# Start of Dataset extract
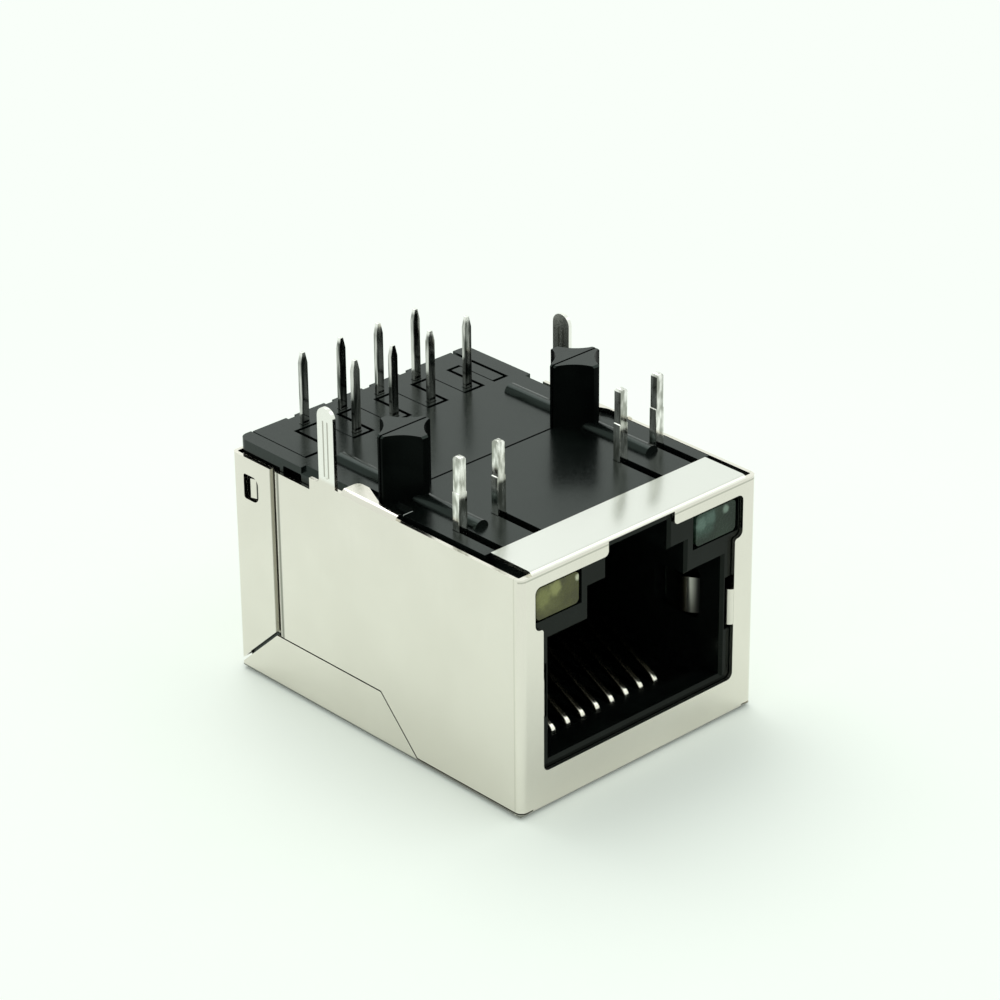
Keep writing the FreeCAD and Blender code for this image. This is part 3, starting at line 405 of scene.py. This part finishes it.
def woundWire(kind, side, coil, steps=28, sides=8):
    # the wire goes round the ring's section once a turn while it moves round the ring's middle:
    # P = middle + (radius + u) * ring direction + v * axis, with (u, v) on the grown rectangle
    low, high = (np.array(corner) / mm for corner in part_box(kind + "_core_" + side))
    middle = (low + high) / 2
    outer, deep = (high[0] - low[0]) / 2, (high[1] - low[1]) / 2
    wide = (outer - coil["bore"] / 2) / 2
    section = np.tile(grownRectangle(wide, deep, coil["wire"] / 2 + coil["gap"], steps), (coil["turns"], 1))
    bare = np.radians(coil["bare"]) / 2
    angle = np.linspace(np.pi / 2 + bare, 2.5 * np.pi - bare, len(section))
    ring = np.stack((np.cos(angle), 0 * angle, np.sin(angle)), -1)
    axis = np.array((0.0, 1.0, 0.0))
    offset = section[:, :1] * ring + section[:, 1:] * axis
    path = middle + (outer - wide) * ring + offset
    tangent = np.gradient(path, axis=0)
    tangent /= np.linalg.norm(tangent, axis=1, keepdims=True)
    normal = offset - (offset * tangent).sum(1, keepdims=True) * tangent
    normal /= np.linalg.norm(normal, axis=1, keepdims=True)
    across = np.cross(tangent, normal)
    beta = np.arange(sides) * 2 * np.pi / sides
    points = path[:, None, :] + coil["wire"] / 2 * (np.cos(beta)[:, None] * normal[:, None, :]
                                                    + np.sin(beta)[:, None] * across[:, None, :])
    faces = tubeFaces(len(path), sides)
    piece = newPiece(kind + "Wire_" + side, points.reshape(-1, 3), faces, ["enamelled_wire"])
    piece.data.shade_smooth()
    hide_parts(kind + "_winding_" + side)


# cap is the length of a tinned end, inset how much smaller the ceramic is, round the edges' radius
chips = {"cap": 0.3, "inset": 0.02, "round": 0.05, "sides": 24}


def smallChip(nodeName):
    # rounded rectangle carried along X: full size over the tinned ends, a little smaller between them
    low, high = (np.array(corner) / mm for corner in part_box(nodeName))
    middle, half = (low + high) / 2, (high - low) / 2
    reach = half[0] - chips["cap"]
    x = np.array((-half[0], -reach, -reach, reach, reach, half[0]))
    shrink = np.array((0, 0, 1, 1, 0, 0)) * chips["inset"]
    sides = chips["sides"]
    outline = grownRectangle(half[1] - chips["round"], half[2] - chips["round"], chips["round"], sides)
    scale = 1 - shrink[:, None, None] / half[1:]
    points = np.empty((len(x), sides, 3))
    points[..., 0] = middle[0] + x[:, None]
    points[..., 1:] = middle[1:] + outline * scale
    faces = tubeFaces(len(x), sides)
    bands = np.repeat((1, 1, 0, 1, 1), sides).tolist() + [1, 1]  # ceramic in the middle, tin at the ends
    piece = newPiece(nodeName + "_capped", points.reshape(-1, 3), faces,
                     ["chip_ceramic", "tinned_lead"], bands)
    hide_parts(nodeName)


for side in ("left", "right"):
    for kind, coil in coils.items():
        woundWire(kind, side, coil)
for name in sorted(nodes):
    if name.startswith("resistor") or name == "capacitor":
        smallChip(name)
print("wires wound, chips capped")


# floor and light, in metres: the floor reaches "half" to each side at height "under", glows by "lift" at
# the jack and turns white over the distances in "fade"; "world" is the room's strength for rays that
# only light the scene

room = {"floor": (0.885, 0.935, 0.885), "white": (0.947, 1.0, 0.947), "lift": 0.1, "fade": (0.014, 0.06),
        "world": 0.84, "half": 1.5, "under": -0.1 * mm}


def eyeRays(tree):
    # 1 for rays that show the scene: camera, glossy and transmission
    path = tree.nodes.new("ShaderNodeLightPath")
    first = mathNode(tree, "MAXIMUM", path.outputs["Is Camera Ray"], path.outputs["Is Glossy Ray"])
    return mathNode(tree, "MAXIMUM", first, path.outputs["Is Transmission Ray"])


world = bpy.data.worlds.new("room")
bpy.context.scene.world = world
world.use_nodes = True
tree = world.node_tree
sky = tree.nodes["Background"]
sky.inputs["Color"].default_value = (*room["white"], 1.0)
strength = mathNode(tree, "MULTIPLY", eyeRays(tree), 1.0 - room["world"])
feed(tree, sky.inputs["Strength"], mathNode(tree, "ADD", strength, room["world"]))

half = room["half"]
mesh = bpy.data.meshes.new("floor")
corners = [(x * half, y * half, room["under"]) for x, y in ((-1, -1), (1, -1), (1, 1), (-1, 1))]
mesh.from_pydata(corners, [], [(0, 1, 2, 3)])
floor = bpy.data.objects.new("floor", mesh)
bpy.context.scene.collection.objects.link(floor)
paper = makeFinish("paper", {"dark": room["floor"], "light": tuple(c * 1.01 for c in room["floor"]),
                             "cloud": 40, "grain": 3000, "rough": (0.8, 0.95)})
tree = paper.node_tree
glow = tree.nodes.new("ShaderNodeEmission")
glow.inputs["Color"].default_value = (*room["white"], 1.0)
both = tree.nodes.new("ShaderNodeMixShader")
away = vectorNode(tree, "LENGTH", tree.nodes.new("ShaderNodeTexCoord").outputs["Object"]).outputs["Value"]
lift = rampBetween(tree, away, *room["fade"], room["lift"], 1.0)
feed(tree, both.inputs["Fac"], mathNode(tree, "MULTIPLY", eyeRays(tree), lift))
feed(tree, both.inputs[1], tree.nodes["Principled BSDF"].outputs["BSDF"])
feed(tree, both.inputs[2], glow.outputs["Emission"])
feed(tree, tree.nodes["Material Output"].inputs["Surface"], both.outputs["Shader"])
mesh.materials.append(paper)

lamps = {"key": {"at": (0.08, 0.27, 0.46), "size": 0.40, "power": 0.88},
         "back": {"at": (0.33, 0.36, 0.25), "size": 0.45, "power": 0.07},
         "side": {"at": (0.20, -0.22, 0.46), "size": 0.4, "power": 0.25}}
for name, lamp in lamps.items():
    data = bpy.data.lights.new(name, "AREA")
    data.size = lamp["size"]
    data.energy = lamp["power"]
    light = bpy.data.objects.new(name, data)
    light.location = lamp["at"]
    light.rotation_euler = (-Vector(lamp["at"])).to_track_quat("-Z", "Y").to_euler()
    bpy.context.scene.collection.objects.link(light)


# camera: azimuth, elevation and roll in degrees, lengths in millimetres

shot = {"azimuth": -42.925, "elevation": 27.086, "roll": -0.534, "distance": 193.506,
        "target": (6.472, 6.373, 6.0), "lens": 131.307}
a, e, r = (math.radians(shot[key]) for key in ("azimuth", "elevation", "roll"))
backward = Vector((math.sin(a) * math.cos(e), -math.cos(a) * math.cos(e), math.sin(e)))
right = Vector((0, 0, 1)).cross(backward).normalized()
up = backward.cross(right)
sideways = math.cos(r) * right + math.sin(r) * up
upright = math.cos(r) * up - math.sin(r) * right
data = bpy.data.cameras.new("camera")
data.lens = shot["lens"]
data.sensor_width = 36.0
data.clip_start = 0.01
data.clip_end = 10.0
camera = bpy.data.objects.new("camera", data)
turned = Matrix((sideways, upright, backward)).transposed().to_4x4()
stand = Vector(shot["target"]) * mm + backward * shot["distance"] * mm
camera.matrix_world = Matrix.Translation(stand) @ turned
bpy.context.scene.collection.objects.link(camera)
bpy.context.scene.camera = camera
bpy.context.scene.view_settings.view_transform = "Standard"

print("scene ready")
# End of Dataset extract
| Given request |
Reproduce the full listing exactly.

| Expected output |
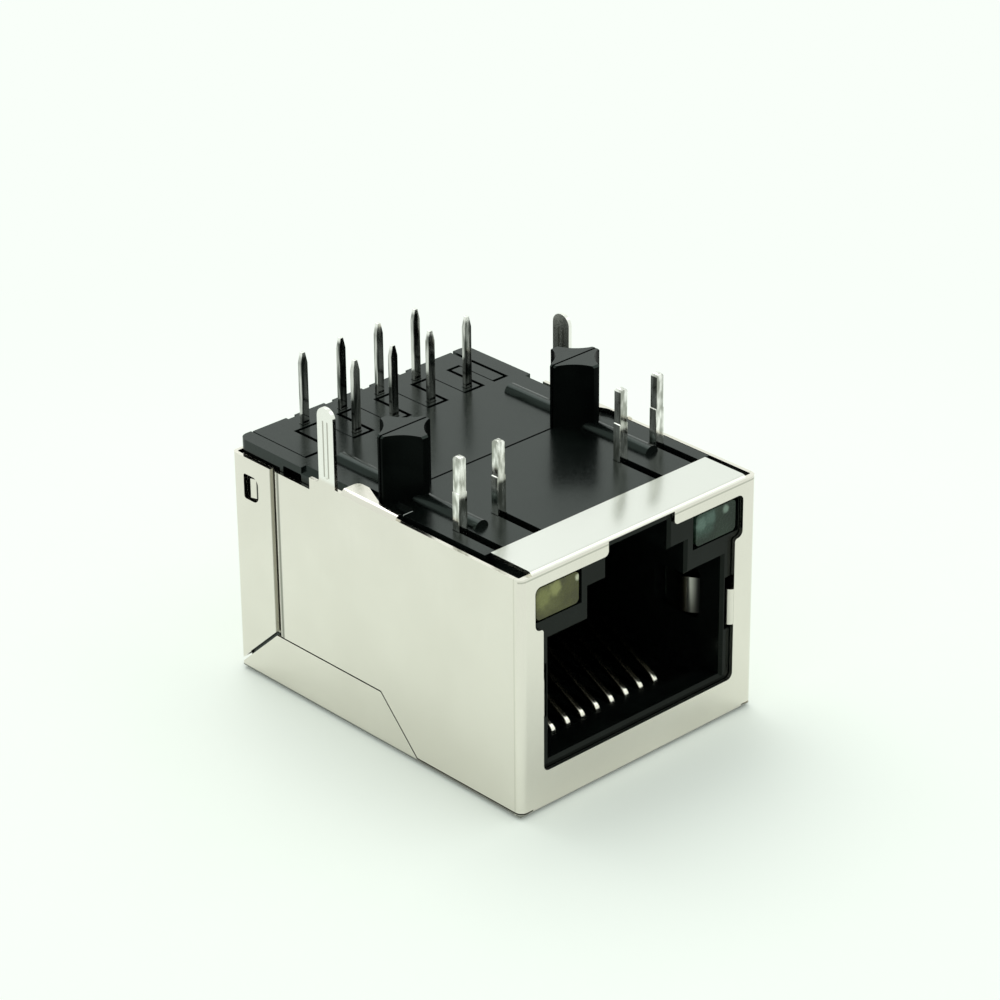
Keep writing the FreeCAD and Blender code for this image. This is part 3, starting at line 405 of scene.py. This part finishes it.
def woundWire(kind, side, coil, steps=28, sides=8):
    # the wire goes round the ring's section once a turn while it moves round the ring's middle:
    # P = middle + (radius + u) * ring direction + v * axis, with (u, v) on the grown rectangle
    low, high = (np.array(corner) / mm for corner in part_box(kind + "_core_" + side))
    middle = (low + high) / 2
    outer, deep = (high[0] - low[0]) / 2, (high[1] - low[1]) / 2
    wide = (outer - coil["bore"] / 2) / 2
    section = np.tile(grownRectangle(wide, deep, coil["wire"] / 2 + coil["gap"], steps), (coil["turns"], 1))
    bare = np.radians(coil["bare"]) / 2
    angle = np.linspace(np.pi / 2 + bare, 2.5 * np.pi - bare, len(section))
    ring = np.stack((np.cos(angle), 0 * angle, np.sin(angle)), -1)
    axis = np.array((0.0, 1.0, 0.0))
    offset = section[:, :1] * ring + section[:, 1:] * axis
    path = middle + (outer - wide) * ring + offset
    tangent = np.gradient(path, axis=0)
    tangent /= np.linalg.norm(tangent, axis=1, keepdims=True)
    normal = offset - (offset * tangent).sum(1, keepdims=True) * tangent
    normal /= np.linalg.norm(normal, axis=1, keepdims=True)
    across = np.cross(tangent, normal)
    beta = np.arange(sides) * 2 * np.pi / sides
    points = path[:, None, :] + coil["wire"] / 2 * (np.cos(beta)[:, None] * normal[:, None, :]
                                                    + np.sin(beta)[:, None] * across[:, None, :])
    faces = tubeFaces(len(path), sides)
    piece = newPiece(kind + "Wire_" + side, points.reshape(-1, 3), faces, ["enamelled_wire"])
    piece.data.shade_smooth()
    hide_parts(kind + "_winding_" + side)


# cap is the length of a tinned end, inset how much smaller the ceramic is, round the edges' radius
chips = {"cap": 0.3, "inset": 0.02, "round": 0.05, "sides": 24}


def smallChip(nodeName):
    # rounded rectangle carried along X: full size over the tinned ends, a little smaller between them
    low, high = (np.array(corner) / mm for corner in part_box(nodeName))
    middle, half = (low + high) / 2, (high - low) / 2
    reach = half[0] - chips["cap"]
    x = np.array((-half[0], -reach, -reach, reach, reach, half[0]))
    shrink = np.array((0, 0, 1, 1, 0, 0)) * chips["inset"]
    sides = chips["sides"]
    outline = grownRectangle(half[1] - chips["round"], half[2] - chips["round"], chips["round"], sides)
    scale = 1 - shrink[:, None, None] / half[1:]
    points = np.empty((len(x), sides, 3))
    points[..., 0] = middle[0] + x[:, None]
    points[..., 1:] = middle[1:] + outline * scale
    faces = tubeFaces(len(x), sides)
    bands = np.repeat((1, 1, 0, 1, 1), sides).tolist() + [1, 1]  # ceramic in the middle, tin at the ends
    piece = newPiece(nodeName + "_capped", points.reshape(-1, 3), faces,
                     ["chip_ceramic", "tinned_lead"], bands)
    hide_parts(nodeName)


for side in ("left", "right"):
    for kind, coil in coils.items():
        woundWire(kind, side, coil)
for name in sorted(nodes):
    if name.startswith("resistor") or name == "capacitor":
        smallChip(name)
print("wires wound, chips capped")


# floor and light, in metres: the floor reaches "half" to each side at height "under", glows by "lift" at
# the jack and turns white over the distances in "fade"; "world" is the room's strength for rays that
# only light the scene

room = {"floor": (0.885, 0.935, 0.885), "white": (0.947, 1.0, 0.947), "lift": 0.1, "fade": (0.014, 0.06),
        "world": 0.84, "half": 1.5, "under": -0.1 * mm}


def eyeRays(tree):
    # 1 for rays that show the scene: camera, glossy and transmission
    path = tree.nodes.new("ShaderNodeLightPath")
    first = mathNode(tree, "MAXIMUM", path.outputs["Is Camera Ray"], path.outputs["Is Glossy Ray"])
    return mathNode(tree, "MAXIMUM", first, path.outputs["Is Transmission Ray"])


world = bpy.data.worlds.new("room")
bpy.context.scene.world = world
world.use_nodes = True
tree = world.node_tree
sky = tree.nodes["Background"]
sky.inputs["Color"].default_value = (*room["white"], 1.0)
strength = mathNode(tree, "MULTIPLY", eyeRays(tree), 1.0 - room["world"])
feed(tree, sky.inputs["Strength"], mathNode(tree, "ADD", strength, room["world"]))

half = room["half"]
mesh = bpy.data.meshes.new("floor")
corners = [(x * half, y * half, room["under"]) for x, y in ((-1, -1), (1, -1), (1, 1), (-1, 1))]
mesh.from_pydata(corners, [], [(0, 1, 2, 3)])
floor = bpy.data.objects.new("floor", mesh)
bpy.context.scene.collection.objects.link(floor)
paper = makeFinish("paper", {"dark": room["floor"], "light": tuple(c * 1.01 for c in room["floor"]),
                             "cloud": 40, "grain": 3000, "rough": (0.8, 0.95)})
tree = paper.node_tree
glow = tree.nodes.new("ShaderNodeEmission")
glow.inputs["Color"].default_value = (*room["white"], 1.0)
both = tree.nodes.new("ShaderNodeMixShader")
away = vectorNode(tree, "LENGTH", tree.nodes.new("ShaderNodeTexCoord").outputs["Object"]).outputs["Value"]
lift = rampBetween(tree, away, *room["fade"], room["lift"], 1.0)
feed(tree, both.inputs["Fac"], mathNode(tree, "MULTIPLY", eyeRays(tree), lift))
feed(tree, both.inputs[1], tree.nodes["Principled BSDF"].outputs["BSDF"])
feed(tree, both.inputs[2], glow.outputs["Emission"])
feed(tree, tree.nodes["Material Output"].inputs["Surface"], both.outputs["Shader"])
mesh.materials.append(paper)

lamps = {"key": {"at": (0.08, 0.27, 0.46), "size": 0.40, "power": 0.88},
         "back": {"at": (0.33, 0.36, 0.25), "size": 0.45, "power": 0.07},
         "side": {"at": (0.20, -0.22, 0.46), "size": 0.4, "power": 0.25}}
for name, lamp in lamps.items():
    data = bpy.data.lights.new(name, "AREA")
    data.size = lamp["size"]
    data.energy = lamp["power"]
    light = bpy.data.objects.new(name, data)
    light.location = lamp["at"]
    light.rotation_euler = (-Vector(lamp["at"])).to_track_quat("-Z", "Y").to_euler()
    bpy.context.scene.collection.objects.link(light)


# camera: azimuth, elevation and roll in degrees, lengths in millimetres

shot = {"azimuth": -42.925, "elevation": 27.086, "roll": -0.534, "distance": 193.506,
        "target": (6.472, 6.373, 6.0), "lens": 131.307}
a, e, r = (math.radians(shot[key]) for key in ("azimuth", "elevation", "roll"))
backward = Vector((math.sin(a) * math.cos(e), -math.cos(a) * math.cos(e), math.sin(e)))
right = Vector((0, 0, 1)).cross(backward).normalized()
up = backward.cross(right)
sideways = math.cos(r) * right + math.sin(r) * up
upright = math.cos(r) * up - math.sin(r) * right
data = bpy.data.cameras.new("camera")
data.lens = shot["lens"]
data.sensor_width = 36.0
data.clip_start = 0.01
data.clip_end = 10.0
camera = bpy.data.objects.new("camera", data)
turned = Matrix((sideways, upright, backward)).transposed().to_4x4()
stand = Vector(shot["target"]) * mm + backward * shot["distance"] * mm
camera.matrix_world = Matrix.Translation(stand) @ turned
bpy.context.scene.collection.objects.link(camera)
bpy.context.scene.camera = camera
bpy.context.scene.view_settings.view_transform = "Standard"

print("scene ready")